Dr. Joseph Allen at Harvard has studied how indoor air affects people’s brain functions and he found that higher air quality and better ventilation led to significantly better decision-making performances.
More seriously, he found that what is considered as “average” office air made the test results worse. To put it bluntly, people were dumber in standard office air. Their brains didn’t function as well as they did when they were breathing fresher air.
Based on Allen’s research, he estimates that $10 to $40 per employee per year invested in doubling the rate of outdoor air being circulated in buildings will actually increase the productivity of each employee by several thousands of dollars per year.
And this number doesn’t even include the benefits of reduced absenteeism and fewer people suffering from various symptoms related to bad air, which cost over $200 billion annually in North America.
Are human-friendly buildings the future?
One solution is to spend as much time as possible outdoors in nature, in places with pristine air. Whenever you have a chance to have a walking meeting in the park, be it a job interview, a business negotiation or a conference call, do it!
For example, at our company we hold every possible meeting outside — it’s easier than you think. Wifi hotspots are everywhere and mobile-tethering is great. Recently, I met a customer for exercise outdoors and a colleague of mine met a potential client while walking the client’s dog after work as that was the only time they had free in their schedules.
Another solution is better buildings. Buildings that answer the biological needs of humans.
Even though we can increase our outdoor hours, we still spend the larger part of the day indoors. In truth and realistically, the biggest change needs to happen indoors.
Currently, buildings are built to be energy and environment-friendly, but not human-friendly. Improved ventilation, fewer indoor toxins, fresher air and plenty of real green nature can actually promote our health, cognitive performance and well-being.
Outside, you are more likely to be the best you, but we can bring the outdoors indoors. At least part of it. I believe that the biggest milestone ahead for housing and offices and human health, after getting running water inside, will be bringing nature inside too.
In the future, as urbanization continues to accelerate, we will see our own health and biology taken much more seriously.
Desks will raise and lower themselves based on our body’s data, when we physically need them to. Wearable technology will alert us if our body’s hydration level is too low. Intelligent lighting will automatically adjust according to the time of the day, to calm us down or to energize us, when needed. Your phone will tell you if the air quality is sub-optimal while simultaneously predicting indoor humidity levels where you work or where you will have your next meeting.
Wherever you look, you will see living nature on the walls, integrated into your furniture, hanging from the ceiling.
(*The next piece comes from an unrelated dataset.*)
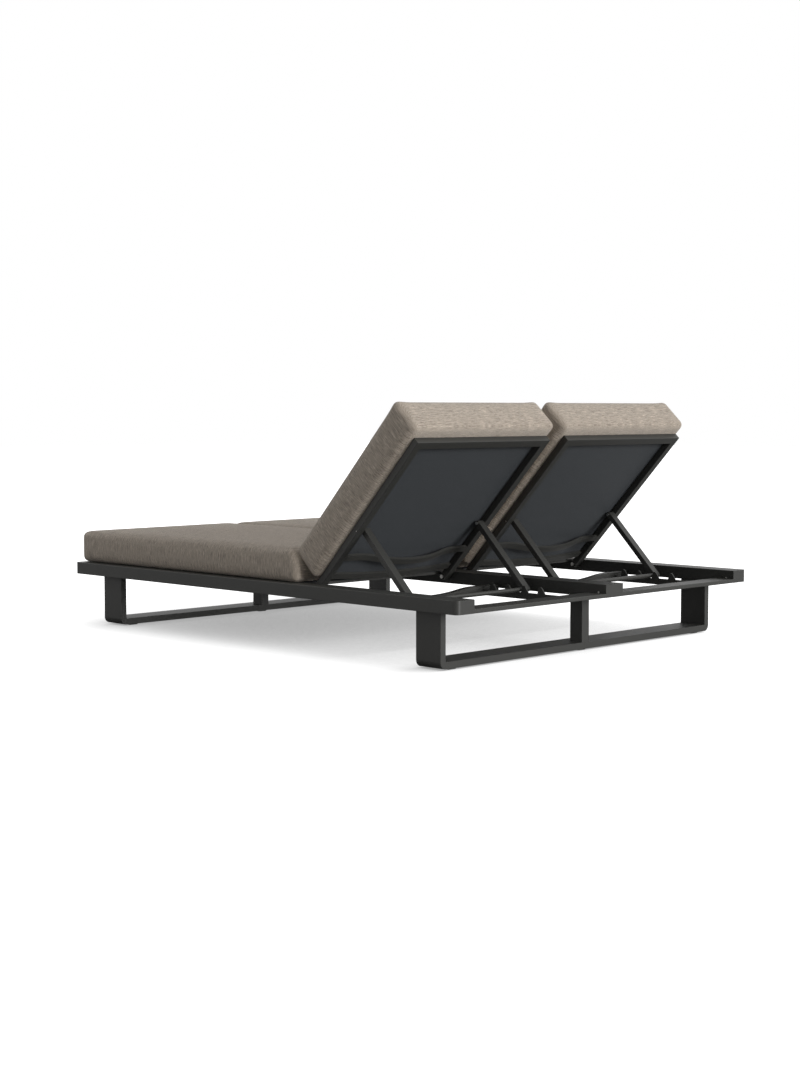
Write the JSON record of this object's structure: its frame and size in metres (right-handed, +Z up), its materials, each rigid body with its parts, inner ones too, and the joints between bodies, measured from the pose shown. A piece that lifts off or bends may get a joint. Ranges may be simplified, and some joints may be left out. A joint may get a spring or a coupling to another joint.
{
  "type": "double chaise lounger",
  "caption": "Low outdoor double lounger: two sling backs recline on swinging props and racks, over box cushions and U-shaped leg loops.",
  "frame": {"origin": "on the floor under the middle of the whole lounger, at the bottom centre of its box", "axes": "+X across, towards the left of someone lying on it with head at the +Y end; +Y along, towards the head end; +Z up"},
  "size_m": [1.6, 2.08, 0.8646],
  "materials": {
    "frame_metal": "matte",
    "sling_fabric": "matte",
    "cushion_fabric": "matte",
    "plastic": "matte",
    "fastener": "satin"
  },
  "bodies": {
    "frame": {"left_side_rail": "frame_metal", "right_side_rail": "frame_metal", "centre_rail": "frame_metal", "rail_end_blocks": "frame_metal", "left_head_cross_rail": "frame_metal", "right_head_cross_rail": "frame_metal", "left_foot_cross_rail": "frame_metal", "right_foot_cross_rail": "frame_metal", "head_leg_loop": "frame_metal", "foot_leg_loop": "frame_metal", "head_centre_leg": "frame_metal", "foot_centre_leg": "frame_metal", "head_glides": "plastic", "foot_glides": "plastic", "frame_screws": "fastener", "back_pivot_bolts": "fastener", "back_pivot_washers": "plastic", "left_seat_rear_bar": "frame_metal", "left_seat_spreaders": "frame_metal", "left_seat_sling": "sling_fabric", "left_seat_cushion": "cushion_fabric", "left_rack_bar": "frame_metal", "left_inner_rack": "frame_metal", "left_outer_rack": "frame_metal", "right_seat_rear_bar": "frame_metal", "right_seat_spreaders": "frame_metal", "right_seat_sling": "sling_fabric", "right_seat_cushion": "cushion_fabric", "right_rack_bar": "frame_metal", "right_inner_rack": "frame_metal", "right_outer_rack": "frame_metal"},
    "left_back": {"left_inner_arm": "frame_metal", "left_outer_arm": "frame_metal", "left_back_top_rail": "frame_metal", "left_back_spreader": "frame_metal", "left_back_lower_bar": "frame_metal", "left_back_sling": "sling_fabric", "left_back_cushion": "cushion_fabric", "left_prop_bolts": "fastener", "left_prop_washers": "plastic"},
    "left_prop": {"left_inner_strut": "frame_metal", "left_outer_strut": "frame_metal", "left_prop_rod": "frame_metal"},
    "right_back": {"right_inner_arm": "frame_metal", "right_outer_arm": "frame_metal", "right_back_top_rail": "frame_metal", "right_back_spreader": "frame_metal", "right_back_lower_bar": "frame_metal", "right_back_sling": "sling_fabric", "right_back_cushion": "cushion_fabric", "right_prop_bolts": "fastener", "right_prop_washers": "plastic"},
    "right_prop": {"right_inner_strut": "frame_metal", "right_outer_strut": "frame_metal", "right_prop_rod": "frame_metal"}
  },
  "joints": [
    {"name": "left_back_hinge", "type": "hinge", "parent": "frame", "child": "left_back", "pos_m": [0.3826, 0.2875, 0.2254], "axis": [1, 0, 0], "range_deg": [-46.9, 18.1]},
    {"name": "left_prop_hinge", "type": "hinge", "parent": "left_back", "child": "left_prop", "pos_m": [0.3826, 0.49059, 0.43526], "axis": [1, 0, 0], "range_deg": [-35, 90.6]},
    {"name": "right_back_hinge", "type": "hinge", "parent": "frame", "child": "right_back", "pos_m": [-0.3826, 0.2875, 0.2254], "axis": [1, 0, 0], "range_deg": [-46.9, 18.1]},
    {"name": "right_prop_hinge", "type": "hinge", "parent": "right_back", "child": "right_prop", "pos_m": [-0.3826, 0.49059, 0.43526], "axis": [1, 0, 0], "range_deg": [-35, 90.6]}
  ],
  "couplings": [
    {"joint": "left_prop_hinge", "follows": "left_back_hinge", "ratio": -1.9276},
    {"joint": "right_prop_hinge", "follows": "right_back_hinge", "ratio": -1.9276}
  ]
}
In the future, we will, and must, be reconnected with nature and many businesses are helping accelerate that important biophilic trend.
So, take a moment and look around you. Are you locked out of nature? What decisions can you make today to re-address the balance? In my future articles, I’ll offer more tips and advice on how to reconnect with nature and enjoy its many benefits. After all, when we take the time to look for it, mother nature often has the answer to everything.